What I do these days is make a dozen tiny hand-held pizzas, about the size of the palm of my hand, with a thicker crust and a rolled edge. Up to you!

- Preheat your oven to 450 degress fahrenheit.

- Divide your ball of dough into individual balls, one for each pizza you wish to make. Experiment! Figure out how much dough works for you.

- Dust a surface with flour and grab a single ball and slam it down on there. Time to stretch it out into pizza shape! You can get fancy and twirl it in the air, but I just use repeated rolling-pin squeezin's to wrastle the pizza to the right shape.
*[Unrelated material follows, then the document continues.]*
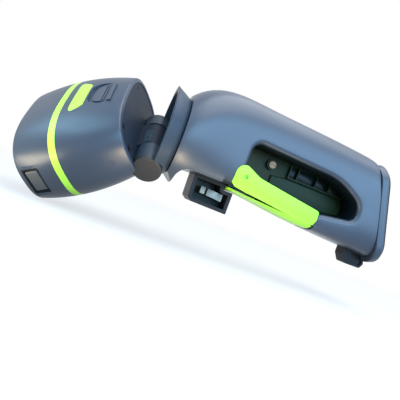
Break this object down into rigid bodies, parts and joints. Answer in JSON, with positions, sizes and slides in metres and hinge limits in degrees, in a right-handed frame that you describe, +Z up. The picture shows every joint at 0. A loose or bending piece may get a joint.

The elasticity of the gluten should make it try to "spring back" on you, so it'll take repeated attempts to make it hold form. Gluten free tip: no gluten to stretch! Just use a rolling pin or the palm of your hands to get it to the rough shape you need. This step is easy!

If you leave it thick, you'll get a nice thick crust (careful how thick: you don't want a Biscuit instead of a pizza!). If you spread it out paper-thin you'll get a nice thin-crust style. You can roll the edges slightly to give a crust, or not! Up to you.

- Transfer the dough (or stretch it in the first place) onto a sheet of parchment paper (NOT wax paper! I made that mistake!).

- Add a base sauce and toppings! The thinner the crust, the less sauce you should use. You don't want to soak the poor thing.

- If you have a pizza stone, great, but a cookie sheet will do. Transfer the pizza to that, and throw it into the oven!

- Cook for 16-ish minutes (for crispy crust) or 13-ish minutes (for a softer crust). Your oven will vary, so keep an eye on it the first few times. Remember that the center of your pizza will cook the slowest; if the outer rim of the pizza looks perfect, the middle is probably undercooked. Make it go a little bit further than you think!




Check that out: making your own dough only takes about 16 minutes, and 15 of those are spent waiting. The pizza is done after a grand total of 30 minutes if you're fast and have a big oven! I often allot myself an hour so I can poke around and go slowly, and cook one pizza at a time.